(Source excerpt):
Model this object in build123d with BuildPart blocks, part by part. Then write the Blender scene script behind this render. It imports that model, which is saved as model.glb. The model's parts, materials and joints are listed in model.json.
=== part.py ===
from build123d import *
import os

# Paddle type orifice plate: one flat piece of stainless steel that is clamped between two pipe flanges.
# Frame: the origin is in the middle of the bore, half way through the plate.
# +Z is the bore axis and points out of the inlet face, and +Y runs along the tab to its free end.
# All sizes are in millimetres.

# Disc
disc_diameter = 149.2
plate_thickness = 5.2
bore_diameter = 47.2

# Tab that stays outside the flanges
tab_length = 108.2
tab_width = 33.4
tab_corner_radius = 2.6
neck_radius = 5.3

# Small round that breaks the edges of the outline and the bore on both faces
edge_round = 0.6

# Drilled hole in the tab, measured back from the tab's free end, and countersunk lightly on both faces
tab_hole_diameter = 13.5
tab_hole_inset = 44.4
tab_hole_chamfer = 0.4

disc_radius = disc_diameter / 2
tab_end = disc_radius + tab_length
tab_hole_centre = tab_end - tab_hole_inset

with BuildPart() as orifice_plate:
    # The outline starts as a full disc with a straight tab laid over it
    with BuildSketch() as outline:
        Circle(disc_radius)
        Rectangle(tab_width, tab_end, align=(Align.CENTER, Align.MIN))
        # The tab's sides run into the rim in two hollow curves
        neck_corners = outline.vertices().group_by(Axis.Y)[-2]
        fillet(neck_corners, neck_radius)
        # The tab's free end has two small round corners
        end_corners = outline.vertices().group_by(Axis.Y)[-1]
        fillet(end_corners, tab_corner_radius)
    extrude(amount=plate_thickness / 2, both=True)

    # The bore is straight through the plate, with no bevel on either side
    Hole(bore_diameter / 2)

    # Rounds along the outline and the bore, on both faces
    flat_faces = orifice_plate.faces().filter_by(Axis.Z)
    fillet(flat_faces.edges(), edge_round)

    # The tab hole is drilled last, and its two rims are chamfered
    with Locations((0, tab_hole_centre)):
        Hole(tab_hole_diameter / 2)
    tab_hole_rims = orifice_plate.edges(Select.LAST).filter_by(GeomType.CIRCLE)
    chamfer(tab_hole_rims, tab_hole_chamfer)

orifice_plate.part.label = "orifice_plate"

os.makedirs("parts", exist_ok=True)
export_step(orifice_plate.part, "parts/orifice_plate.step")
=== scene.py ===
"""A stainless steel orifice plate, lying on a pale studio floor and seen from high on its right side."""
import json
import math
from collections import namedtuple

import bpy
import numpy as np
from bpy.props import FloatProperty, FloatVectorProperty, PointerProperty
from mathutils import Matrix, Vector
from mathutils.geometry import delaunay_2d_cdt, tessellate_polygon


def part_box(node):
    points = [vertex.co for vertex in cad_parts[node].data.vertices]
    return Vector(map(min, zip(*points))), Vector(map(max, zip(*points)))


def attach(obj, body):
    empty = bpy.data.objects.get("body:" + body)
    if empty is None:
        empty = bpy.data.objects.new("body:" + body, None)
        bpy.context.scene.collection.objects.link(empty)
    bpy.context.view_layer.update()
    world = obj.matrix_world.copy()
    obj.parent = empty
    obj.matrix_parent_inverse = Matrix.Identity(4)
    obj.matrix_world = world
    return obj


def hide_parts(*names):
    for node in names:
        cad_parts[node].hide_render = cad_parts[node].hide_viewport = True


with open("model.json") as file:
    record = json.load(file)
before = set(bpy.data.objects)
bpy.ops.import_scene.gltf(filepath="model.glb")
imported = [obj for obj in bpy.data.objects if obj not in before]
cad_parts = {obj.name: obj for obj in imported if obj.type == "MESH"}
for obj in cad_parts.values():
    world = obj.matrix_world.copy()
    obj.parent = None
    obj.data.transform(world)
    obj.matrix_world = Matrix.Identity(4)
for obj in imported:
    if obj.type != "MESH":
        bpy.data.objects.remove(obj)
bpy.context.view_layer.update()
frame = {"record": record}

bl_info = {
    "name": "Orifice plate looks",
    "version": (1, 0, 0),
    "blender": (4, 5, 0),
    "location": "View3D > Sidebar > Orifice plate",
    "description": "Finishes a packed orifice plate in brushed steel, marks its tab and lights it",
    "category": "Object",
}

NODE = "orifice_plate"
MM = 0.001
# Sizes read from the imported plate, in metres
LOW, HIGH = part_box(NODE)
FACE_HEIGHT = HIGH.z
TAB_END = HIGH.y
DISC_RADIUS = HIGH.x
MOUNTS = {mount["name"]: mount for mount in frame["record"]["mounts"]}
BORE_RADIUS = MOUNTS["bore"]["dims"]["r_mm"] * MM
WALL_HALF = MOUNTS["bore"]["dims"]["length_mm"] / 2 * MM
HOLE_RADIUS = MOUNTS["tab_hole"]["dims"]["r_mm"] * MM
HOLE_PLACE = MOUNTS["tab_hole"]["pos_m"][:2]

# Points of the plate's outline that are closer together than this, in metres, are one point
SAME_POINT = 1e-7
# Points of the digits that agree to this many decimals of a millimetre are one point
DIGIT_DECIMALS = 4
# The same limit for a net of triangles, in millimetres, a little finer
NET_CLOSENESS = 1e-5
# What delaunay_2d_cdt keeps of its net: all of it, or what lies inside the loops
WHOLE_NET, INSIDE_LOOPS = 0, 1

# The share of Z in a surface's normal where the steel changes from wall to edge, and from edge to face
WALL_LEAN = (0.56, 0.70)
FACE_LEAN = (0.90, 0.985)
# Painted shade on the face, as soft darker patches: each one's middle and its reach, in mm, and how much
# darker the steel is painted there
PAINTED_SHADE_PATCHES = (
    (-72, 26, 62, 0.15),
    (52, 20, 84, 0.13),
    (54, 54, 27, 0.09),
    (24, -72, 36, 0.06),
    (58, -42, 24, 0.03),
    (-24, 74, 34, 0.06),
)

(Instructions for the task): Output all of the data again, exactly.

(Solution for this exercise):
Model this object in build123d with BuildPart blocks, part by part. Then write the Blender scene script behind this render. It imports that model, which is saved as model.glb. The model's parts, materials and joints are listed in model.json.
=== part.py ===
from build123d import *
import os

# Paddle type orifice plate: one flat piece of stainless steel that is clamped between two pipe flanges.
# Frame: the origin is in the middle of the bore, half way through the plate.
# +Z is the bore axis and points out of the inlet face, and +Y runs along the tab to its free end.
# All sizes are in millimetres.

# Disc
disc_diameter = 149.2
plate_thickness = 5.2
bore_diameter = 47.2

# Tab that stays outside the flanges
tab_length = 108.2
tab_width = 33.4
tab_corner_radius = 2.6
neck_radius = 5.3

# Small round that breaks the edges of the outline and the bore on both faces
edge_round = 0.6

# Drilled hole in the tab, measured back from the tab's free end, and countersunk lightly on both faces
tab_hole_diameter = 13.5
tab_hole_inset = 44.4
tab_hole_chamfer = 0.4

disc_radius = disc_diameter / 2
tab_end = disc_radius + tab_length
tab_hole_centre = tab_end - tab_hole_inset

with BuildPart() as orifice_plate:
    # The outline starts as a full disc with a straight tab laid over it
    with BuildSketch() as outline:
        Circle(disc_radius)
        Rectangle(tab_width, tab_end, align=(Align.CENTER, Align.MIN))
        # The tab's sides run into the rim in two hollow curves
        neck_corners = outline.vertices().group_by(Axis.Y)[-2]
        fillet(neck_corners, neck_radius)
        # The tab's free end has two small round corners
        end_corners = outline.vertices().group_by(Axis.Y)[-1]
        fillet(end_corners, tab_corner_radius)
    extrude(amount=plate_thickness / 2, both=True)

    # The bore is straight through the plate, with no bevel on either side
    Hole(bore_diameter / 2)

    # Rounds along the outline and the bore, on both faces
    flat_faces = orifice_plate.faces().filter_by(Axis.Z)
    fillet(flat_faces.edges(), edge_round)

    # The tab hole is drilled last, and its two rims are chamfered
    with Locations((0, tab_hole_centre)):
        Hole(tab_hole_diameter / 2)
    tab_hole_rims = orifice_plate.edges(Select.LAST).filter_by(GeomType.CIRCLE)
    chamfer(tab_hole_rims, tab_hole_chamfer)

orifice_plate.part.label = "orifice_plate"

os.makedirs("parts", exist_ok=True)
export_step(orifice_plate.part, "parts/orifice_plate.step")
=== scene.py ===
"""A stainless steel orifice plate, lying on a pale studio floor and seen from high on its right side."""
import json
import math
from collections import namedtuple

import bpy
import numpy as np
from bpy.props import FloatProperty, FloatVectorProperty, PointerProperty
from mathutils import Matrix, Vector
from mathutils.geometry import delaunay_2d_cdt, tessellate_polygon


def part_box(node):
    points = [vertex.co for vertex in cad_parts[node].data.vertices]
    return Vector(map(min, zip(*points))), Vector(map(max, zip(*points)))


def attach(obj, body):
    empty = bpy.data.objects.get("body:" + body)
    if empty is None:
        empty = bpy.data.objects.new("body:" + body, None)
        bpy.context.scene.collection.objects.link(empty)
    bpy.context.view_layer.update()
    world = obj.matrix_world.copy()
    obj.parent = empty
    obj.matrix_parent_inverse = Matrix.Identity(4)
    obj.matrix_world = world
    return obj


def hide_parts(*names):
    for node in names:
        cad_parts[node].hide_render = cad_parts[node].hide_viewport = True


with open("model.json") as file:
    record = json.load(file)
before = set(bpy.data.objects)
bpy.ops.import_scene.gltf(filepath="model.glb")
imported = [obj for obj in bpy.data.objects if obj not in before]
cad_parts = {obj.name: obj for obj in imported if obj.type == "MESH"}
for obj in cad_parts.values():
    world = obj.matrix_world.copy()
    obj.parent = None
    obj.data.transform(world)
    obj.matrix_world = Matrix.Identity(4)
for obj in imported:
    if obj.type != "MESH":
        bpy.data.objects.remove(obj)
bpy.context.view_layer.update()
frame = {"record": record}

bl_info = {
    "name": "Orifice plate looks",
    "version": (1, 0, 0),
    "blender": (4, 5, 0),
    "location": "View3D > Sidebar > Orifice plate",
    "description": "Finishes a packed orifice plate in brushed steel, marks its tab and lights it",
    "category": "Object",
}

NODE = "orifice_plate"
MM = 0.001
# Sizes read from the imported plate, in metres
LOW, HIGH = part_box(NODE)
FACE_HEIGHT = HIGH.z
TAB_END = HIGH.y
DISC_RADIUS = HIGH.x
MOUNTS = {mount["name"]: mount for mount in frame["record"]["mounts"]}
BORE_RADIUS = MOUNTS["bore"]["dims"]["r_mm"] * MM
WALL_HALF = MOUNTS["bore"]["dims"]["length_mm"] / 2 * MM
HOLE_RADIUS = MOUNTS["tab_hole"]["dims"]["r_mm"] * MM
HOLE_PLACE = MOUNTS["tab_hole"]["pos_m"][:2]

# Points of the plate's outline that are closer together than this, in metres, are one point
SAME_POINT = 1e-7
# Points of the digits that agree to this many decimals of a millimetre are one point
DIGIT_DECIMALS = 4
# The same limit for a net of triangles, in millimetres, a little finer
NET_CLOSENESS = 1e-5
# What delaunay_2d_cdt keeps of its net: all of it, or what lies inside the loops
WHOLE_NET, INSIDE_LOOPS = 0, 1

# The share of Z in a surface's normal where the steel changes from wall to edge, and from edge to face
WALL_LEAN = (0.56, 0.70)
FACE_LEAN = (0.90, 0.985)
# Painted shade on the face, as soft darker patches: each one's middle and its reach, in mm, and how much
# darker the steel is painted there
PAINTED_SHADE_PATCHES = (
    (-72, 26, 62, 0.15),
    (52, 20, 84, 0.13),
    (54, 54, 27, 0.09),
    (24, -72, 36, 0.06),
    (58, -42, 24, 0.03),
    (-24, 74, 34, 0.06),
)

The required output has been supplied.